● Work to complete: Quote every line from the top of the listing down to and including the line that contains "return cut(body, *saws)".
===== Recorded information
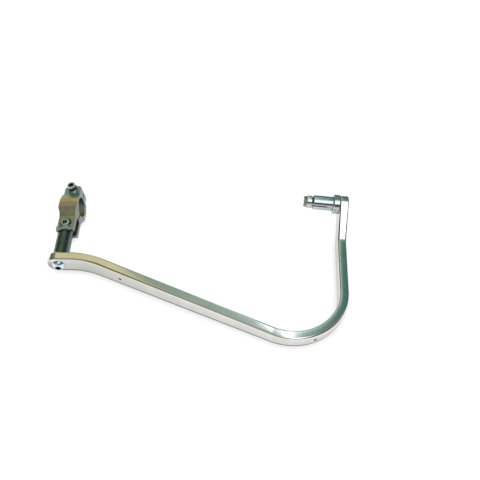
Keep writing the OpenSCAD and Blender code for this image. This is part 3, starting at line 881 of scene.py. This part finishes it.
flip = Matrix.Scale(-1, 4, (0, 0, 1))
upper, lower = placed(clamp_half(NEAR_SEAT), CLAMP), placed(clamp_half(NEAR_H), CLAMP @ flip)
new_object("clamp_top_half", upper, CLAMP_METAL, "clamp", ["clamp_upper"], 180)
new_object("clamp_bottom_half", lower, CLAMP_METAL, "clamp", ["clamp_lower"], 180)


# Bar end plug, along Z of its frame, with the bar above zero
def collar():
    low = -COLLAR_T
    return lathe(rounded([(BOLT_HOLE_R, low, 0.1), (COLLAR_R - 0.6, low, 0.3), (COLLAR_R, low + 0.6, 0.4),
                          (COLLAR_R, 0, 0.25), (BOLT_HOLE_R, 0, 0.1)], closed=True, steps=3), FINE_STEPS)


def sleeve():
    """Sleeve with a tapered mouth for the nut's cone and two saw cuts across it."""
    low = SLEEVE_LOW
    slope = (CONE_ROOT - CONE_TIP) / (CONE_GAP + CONE_DEPTH)
    deep = low + CONE_DEPTH
    mouth = CONE_ROOT - slope * CONE_GAP
    line = rounded([(mouth, low, 0.15), (SLEEVE_R - 0.5, low, 0.1), (SLEEVE_R, low + 0.5, 0.3),
                    (SLEEVE_R, -COLLAR_T, 0), (BOLT_HOLE_R, -COLLAR_T, 0), (BOLT_HOLE_R, deep, 0),
                    (CONE_TIP, deep, 0)], closed=True, steps=3)
    body = lathe(line, FINE_STEPS)
    saws = []
    for a in (45, 135):
        saw = box(-2 * SLEEVE_R, 2 * SLEEVE_R, -SAW_CUT / 2, SAW_CUT / 2, low - 1, low + SAW_LEN)
        saws.append(placed(saw, turn("Z", a)))
    return cut(body, *saws)


def cone_nut():
    low = CONE_LOW
    inner = BOLT_R + THREAD_CLEAR
    high = low + CONE_RIM + CONE_GAP + CONE_DEPTH
    line = rounded([(inner + 0.4, low, 0.1), (CONE_R - 0.5, low, 0.2), (CONE_R, low + 0.5, 0.3),
                    (CONE_R, low + CONE_RIM, 0.3), (CONE_ROOT, low + CONE_RIM, 0), (CONE_TIP, high, 0),
                    (inner, high, 0), (inner, low + 0.4, 0.1)], closed=True, steps=3)
    return lathe(line, FINE_STEPS)


def end_bolt():
    """Countersunk bolt that ends half a millimetre past the plate."""
    face = BAR_W - SINK_FACE
    depth = SINK_R - BOLT_R
    low = PLATE_LOW - 0.5
    floor_z = face - 2.6
    line = [(0, low), (BOLT_R - 0.6, low), (BOLT_R, low + 0.4), (BOLT_R, face - depth)]
    line += rounded([(BOLT_R, face - depth, 0), (SINK_R, face - 0.05, 0.2), (SINK_R - 0.25, face, 0.1),
                     (0, face, 0)], steps=3)[1:]
    body = cut(lathe(line, FINE_STEPS), *socket(SCREW_KEY, floor_z, face))
    return darkened(body, SCREW_DARK_R, floor_z, face - 0.01)


def lock_plate():
    low, high = PLATE_LOW, PLATE_LOW + PLATE_T
    inner = BOLT_R + THREAD_CLEAR
    return lathe(rounded([(inner, low, 0.1), (PLATE_R - 0.4, low, 0.15), (PLATE_R, low + 0.4, 0.25),
                          (PLATE_R, high, 0.15), (inner, high, 0.1)], closed=True, steps=3), FINE_STEPS)


new_object("plug_collar", placed(collar(), PLUG), PLUG_METAL, "plug", ["end_collar"])
new_object("plug_sleeve", placed(sleeve(), PLUG), PLUG_METAL, "plug", ["expander_sleeve"])
new_object("plug_cone", placed(cone_nut(), PLUG), PLUG_METAL, "plug", ["cone_nut"])
new_object("countersunk_bolt", placed(end_bolt(), PLUG), STEEL, "bright_steel", ["end_bolt"])
new_object("plug_plate", placed(lock_plate(), PLUG), PLATE_METAL, "plate", ["lock_plate"])


# Floor, on which the guard rests a little tilted
FLOOR_NORMAL = Vector((-0.01832918, 0.01562692, 0.99970988))
FLOOR_OFFSET = -16.25 * MM
FLOOR_HALF_SIDE = 40


def floor_look():
    """White that glows like the lit floor of a light tent, with a painted shadow that makes it a little
    darker under and beside the guard.
    """
    material = bpy.data.materials.new("floor white")
    material.use_nodes = True
    k = Nodes(material.node_tree)
    out = k.add("ShaderNodeOutputMaterial")
    glow = k.add("ShaderNodeEmission")
    shade = k.add("ShaderNodeBsdfDiffuse")
    shade.inputs["Color"].default_value = (0.3, 0.3, 0.3, 1)
    # Painted shadow: the glow dims where the guard is near, over a wide reach
    glow_with_wide_shadow = k.maths("ADD", 0.4, k.maths("MULTIPLY", k.maths("POWER", k.openness(50), 1.5), 0.58))
    # As the picture shows it, the floor never falls below this, and only the contact itself is dark
    # Painted contact shadow: the glow that the camera sees dims close to the guard
    glow_with_contact_shadow = k.maths("ADD", 0.64, k.maths("MULTIPLY", k.openness(7), 0.3))
    path = k.add("ShaderNodeLightPath")
    glow_with_contact_shadow = k.maths("MULTIPLY", path.outputs["Is Camera Ray"], glow_with_contact_shadow)
    k.link(k.maths("MAXIMUM", glow_with_wide_shadow, glow_with_contact_shadow), glow.inputs["Strength"])
    both = k.add("ShaderNodeAddShader")
    k.link(glow.outputs[0], both.inputs[0])
    k.link(shade.outputs[0], both.inputs[1])
    k.link(both.outputs[0], out.inputs["Surface"])
    return material


up = FLOOR_NORMAL.normalized()
right = up.cross(Vector((0, 1, 0))).normalized()
ahead = up.cross(right)
corners = [up * FLOOR_OFFSET + right * x * FLOOR_HALF_SIDE + ahead * y * FLOOR_HALF_SIDE
           for x, y in ((-1, -1), (1, -1), (1, 1), (-1, 1))]
floor_mesh = bpy.data.meshes.new("floor")
floor_mesh.from_pydata(corners, [], [(0, 1, 2, 3)])
floor_mesh.materials.append(floor_look())
floor = bpy.data.objects.new("floor", floor_mesh)
bpy.context.scene.collection.objects.link(floor)


# Surroundings of a light tent: warm to the left, teal to the right, a bright strip overhead
def surroundings():
    """World whose colours go by the place from left to right and by the angle over the top.

    The stops were fitted over many renders, so that the guard reflects about the colours
    that were measured in the photograph at points along it.
    """
    world = bpy.data.worlds.new("studio")
    bpy.context.scene.world = world
    world.use_nodes = True
    k = Nodes(world.node_tree)
    out = k.add("ShaderNodeOutputWorld")
    sky = k.add("ShaderNodeBackground")
    x, y, z = k.split(k.add("ShaderNodeTexCoord").outputs["Generated"])
    # From the left at 0 to the right at 1
    across = k.maths("MULTIPLY", k.maths("ADD", x, 1.0), 0.5)

    def at(v):
        return (v + 1) / 2

    rear = k.ramp(across,
                  (at(-0.95), linear(84, 80, 62)), (at(-0.55), linear(140, 136, 108)),
                  (at(-0.36), linear(208, 201, 158)), (at(-0.182), linear(224, 215, 170)),
                  (at(-0.14), linear(146, 161, 142)), (at(-0.06), linear(153, 175, 163)),
                  (at(0.03), linear(160, 180, 174)), (at(0.084), linear(176, 196, 194)),
                  (at(0.098), (2.0, 2.03, 2.06, 1)), (at(0.11), (2.0, 2.03, 2.06, 1)),
                  (at(0.122), linear(150, 185, 188)), (at(0.155), linear(122, 160, 156)),
                  (at(0.19), linear(74, 122, 114)), (at(0.4), linear(78, 118, 109)),
                  (at(0.6), linear(86, 82, 94)))
    strip = k.ramp(across,
                   (at(-0.8), linear(60, 58, 46)), (at(-0.45), linear(84, 82, 66)),
                   (at(-0.25), linear(150, 146, 126)), (at(-0.05), linear(196, 190, 176)),
                   (at(0.11), (1.8, 1.85, 1.9, 1)), (at(0.3), (1.8, 1.85, 1.9, 1)),
                   (at(0.5), linear(86, 82, 94)))
    dark = k.ramp(across,
                  (at(-0.95), linear(60, 62, 52)), (at(-0.65), linear(150, 146, 126)),
                  (at(-0.38), linear(196, 194, 182)), (at(-0.1), linear(120, 122, 112)),
                  (at(0.12), linear(58, 68, 72)), (at(0.35), linear(86, 82, 92)))
    # Over the top, from the rear horizon at 0 to the front horizon at 1
    over = k.maths("DIVIDE", k.maths("ARCTAN2", z, y), math.pi)

    def deg(v):
        return v / 180

    low_rear = k.mix(k.ramp(over, (deg(8), 0.0), (deg(48), 1.0)), linear(84, 112, 108), rear)
    late = k.maths("MULTIPLY", k.ramp(over, (deg(60), 0.0), (deg(72), 1.0)),
                   k.ramp(across, (at(0.165), 0.0), (at(0.18), 1.0)))
    low_rear = k.mix(late, low_rear, linear(150, 142, 116))
    early = k.maths("MULTIPLY", k.ramp(over, (deg(68), 0.0), (deg(80), 1.0)),
                    k.ramp(across, (at(-0.4), 1.0), (at(-0.33), 0.0)))
    low_rear = k.mix(early, low_rear, linear(84, 80, 60))
    top = k.mix(k.ramp(over, (deg(82), 0.0), (deg(100), 1.0)), low_rear, strip)
    middle = k.mix(k.ramp(over, (deg(127), 0.0), (deg(138), 1.0)), top, dark)
    whole = k.mix(k.ramp(over, (deg(157), 0.0), (deg(166), 1.0)), middle, linear(218, 216, 212))
    path = k.add("ShaderNodeLightPath")
    k.link(k.mix(path.outputs["Is Camera Ray"], whole, (1, 1, 1, 1)), sky.inputs["Color"])
    sky.inputs["Strength"].default_value = 1
    k.link(sky.outputs[0], out.inputs[0])


surroundings()

# Camera at the photograph's angle
camera_data = bpy.data.cameras.new("camera")
camera_data.lens = 40.878
camera_data.sensor_width = 36
camera = bpy.data.objects.new("camera", camera_data)
camera.matrix_world = Matrix(((0.995804, -0.091419, -0.004038, 0.194412),
                              (0.070908, 0.798765, -0.59745, -0.395012),
                              (0.057844, 0.594657, 0.801896, 0.497634), (0, 0, 0, 1)))
bpy.context.scene.collection.objects.link(camera)
bpy.context.scene.camera = camera
bpy.context.scene.view_settings.view_transform = "Standard"

bpy.context.view_layer.update()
==========
● Exercise solution:
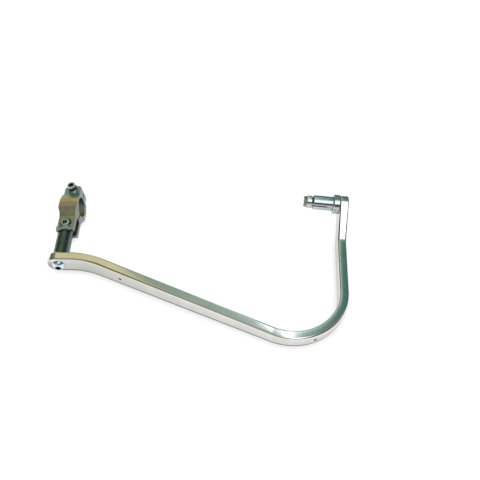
Keep writing the OpenSCAD and Blender code for this image. This is part 3, starting at line 881 of scene.py. This part finishes it.
flip = Matrix.Scale(-1, 4, (0, 0, 1))
upper, lower = placed(clamp_half(NEAR_SEAT), CLAMP), placed(clamp_half(NEAR_H), CLAMP @ flip)
new_object("clamp_top_half", upper, CLAMP_METAL, "clamp", ["clamp_upper"], 180)
new_object("clamp_bottom_half", lower, CLAMP_METAL, "clamp", ["clamp_lower"], 180)


# Bar end plug, along Z of its frame, with the bar above zero
def collar():
    low = -COLLAR_T
    return lathe(rounded([(BOLT_HOLE_R, low, 0.1), (COLLAR_R - 0.6, low, 0.3), (COLLAR_R, low + 0.6, 0.4),
                          (COLLAR_R, 0, 0.25), (BOLT_HOLE_R, 0, 0.1)], closed=True, steps=3), FINE_STEPS)


def sleeve():
    """Sleeve with a tapered mouth for the nut's cone and two saw cuts across it."""
    low = SLEEVE_LOW
    slope = (CONE_ROOT - CONE_TIP) / (CONE_GAP + CONE_DEPTH)
    deep = low + CONE_DEPTH
    mouth = CONE_ROOT - slope * CONE_GAP
    line = rounded([(mouth, low, 0.15), (SLEEVE_R - 0.5, low, 0.1), (SLEEVE_R, low + 0.5, 0.3),
                    (SLEEVE_R, -COLLAR_T, 0), (BOLT_HOLE_R, -COLLAR_T, 0), (BOLT_HOLE_R, deep, 0),
                    (CONE_TIP, deep, 0)], closed=True, steps=3)
    body = lathe(line, FINE_STEPS)
    saws = []
    for a in (45, 135):
        saw = box(-2 * SLEEVE_R, 2 * SLEEVE_R, -SAW_CUT / 2, SAW_CUT / 2, low - 1, low + SAW_LEN)
        saws.append(placed(saw, turn("Z", a)))
    return cut(body, *saws)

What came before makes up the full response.